Health Care Reform Update, Part 2: The Mandate

Health Care Reform Update, Part 2: The Mandate

Eileen St.Pierre, The Everyday Financial Planner

On June 28, 2012 the Supreme Court in a 5-4 ruling upheld the majority of the Patient Protection and Affordable Care Act’s provisions.  The individual mandate was upheld under the government’s general power to tax.  This column is the second in a 4-part series providing an update on the health care reform law.  It focuses on the individual mandate and other important changes coming in the future.

The Mandate

  • Most Americans must have health insurance coverage by January 1, 2014 or pay a penalty.  The initial penalty for an individual starts at $95 or up to 1% of income, whichever is greater.  The penalty will rise to $325 or 2% of income by 2015; $695 or 2.5% of income by 2016.  There is an exemption for those with low incomes and for those who spend more than 8% of their income on mandated health insurance.  No criminal charges or liens can be imposed on those who do not pay the fine.
  • Native Americans, members of certain religious faiths, undocumented immigrants, and prisoners are not subject to the mandate.
  • Employers began reporting the value of health insurance on 2012 W-2 forms in Box 12 under Code DD.  This amount is not taxable.  The IRS will use this value in 2014 and beyond to verify insurance coverage and determine any tax penalties under the Affordable Care Act.  For example, some employees are provided high-cost insurance plans, known as Cadillac plans, as part of their benefits.  Starting in 2018, there will be a 40% excise tax on these plans; this tax will be paid by the insurance provider.
  • Subsidies and tax credits will be available for low-income workers to pay for coverage.
  • Employers with more than 50 employees who do not offer health insurance coverage will pay a penalty of $2,000 per employee if any employee receives federal subsidies to purchase health insurance.  Employees working fewer than 30 hours a week or fewer than 90 days are not covered by the law.  There has been some controversy over companies moving employees to part-time status to avoid offering health care coverage.

Other 2014 Changes

  • No one can be denied coverage or be charged higher rates because of pre-existing conditions. Women cannot be charged more.
  • Insurance companies cannot drop or limit your coverage if you participate in a clinical trial that treats cancer or other life-threatening diseases.
  • Annual limits on benefits are banned completely.
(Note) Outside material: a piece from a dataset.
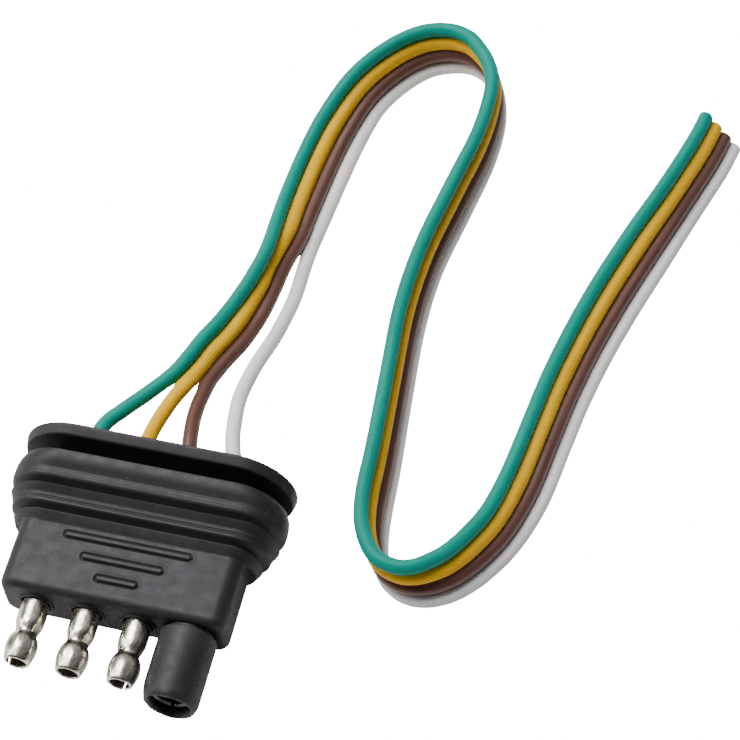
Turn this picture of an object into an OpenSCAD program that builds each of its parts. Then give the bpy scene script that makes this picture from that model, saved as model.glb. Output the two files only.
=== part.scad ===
// Moulded four-way flat trailer-light connector with its bonded four-wire ribbon.
// Units are millimetres. X runs along the row of contacts, with the shrouded ground at +X.
// The contacts point to -Y, the wires leave to +Y, and Z = 0 is the surface the part lies on.
// Shapes are drawn with Y = 0 at the block's front face; placed() then centres the moulding on Y.

/* [Contacts] */
// centre distance between neighbouring contacts
pitch = 7.6; // [7.2:0.1:8]
// largest diameter of the bare bullet pins
bullet_d = 4.58; // [4.4:0.02:4.7]
// diameter of a pin's waist behind the bulb
waist_d = 2.9; // [2.6:0.1:3.2]
// diameter of a pin's shank at the face of the block
shank_d = 4.1; // [3.8:0.1:4.2]
// how far the bare pins stand out of the block
pin_out = 9.7; // [9.2:0.1:10.4]
// sheet thickness of the formed terminals
sheet = 0.45; // [0.35:0.05:0.55]
// bore of the ground sleeve that takes a bullet
sleeve_bore_d = 4.6; // [4.5:0.05:4.8]

/* [Moulded body] */
// width of the block
block_w = 33.4; // [32:0.2:35]
// thickness of the block
block_t = 9.2; // [8.8:0.1:9.8]
// length of the smooth front part of the block
block_l = 10.6; // [10:0.1:11]
// outside diameter of the shroud round the ground sleeve
shroud_d = 8.5; // [8.2:0.1:8.7]
// how far the shroud stands out of the block
shroud_out = 11.5; // [11:0.1:12.6]
// bore of the shroud
shroud_bore_d = 5.7; // [5.5:0.05:5.8]
// width of the oval rear flange
flange_w = 41.6; // [41.2:0.2:43]
// height of the oval rear flange
flange_h = 18; // [17:0.2:19]
// thickness of the rear flange
flange_t = 1.7; // [1.4:0.1:2]
// height of the raised outline of the grip bars
bar_rise = 0.4; // [0.2:0.1:0.6]

/* [Wires] */
// outside diameter of one wire's insulation
wire_d = 2.3; // [2.1:0.05:2.35]
// centre distance of the bonded wires in the ribbon
web_pitch = 2.47; // [2.45:0.01:2.6]
// diameter of the bundle of bare copper strands
copper_d = 1.2; // [1:0.1:1.4]

/* [Hidden] */
fn = 48;
gap = 0.02;
axis_z = flange_h / 2;
row = [-1.5 * pitch, -0.5 * pitch, 0.5 * pitch, 1.5 * pitch];
// length of the moulding behind its front face, and where its flange starts
body_l = 24.9;
flange_y = body_l - flange_t;
// inside the moulding: end of the terminals' wide part, start of the strands,
// end of the crimp barrels, and start of the insulation
wide_y = 3;
strand_y = 6.5;
crimp_y = 12;
jacket_y = 15;
crimp_r = 1.15;
// closed end of the ground sleeve and how far its mouth lies inside the shroud's
sleeve_end_y = 1.6;
sleeve_inset = 1.4;
// width of the slots in the formed terminals
slot_w = 0.5;
// how far the first control point inside the flange lies from the rear face
exit_in = 0.5;
// the thin neck between the last rib and the flange
neck_w = 33;
neck_h = 9;
// stacked ovals of the strain relief: width, height, start and end
relief = [
  [36.2, 9.6, block_l, 11.4], [37.5, 10.9, 11.3, 12.3], [36.6, 9.3, 12.2, 13.1],
  [39.1, 11.7, 13, 15.2], [40.7, 13.1, 15.1, 16.2], [39.6, 11.8, 16.1, 16.9],
  [41.5, 13.7, 16.8, 18.7], [41.2, 14.8, 18.6, 20.2], [40, 15, 20.1, 21]
];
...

The Medicare Part D Donut Hole

The donut hole (or coverage gap) will be completely eliminated by 2020.  Here is a schedule of what you’ll pay for drugs while you are in the donut hole:

  • 2013: 47.5% for brand-names and 79% for generics
  • 2014: 47.5% for brand-names and 72% for generics
  • 2015: 45% for brand-names and 65% for generics
  • 2016: 45% for brand-names and 58% for generics
  • 2017: 40% for brand-names and 51% for generics
  • 2018: 35% for brand-names and 44% for generics
  • 2019: 30% for brand-names and 37% for generics
  • 2020: 25% for brand-names and 25% for generics

Medicare Part D recipients will still be responsible for 25% of their drug costs until Medicare catastrophic coverage starts (then just pay 5%).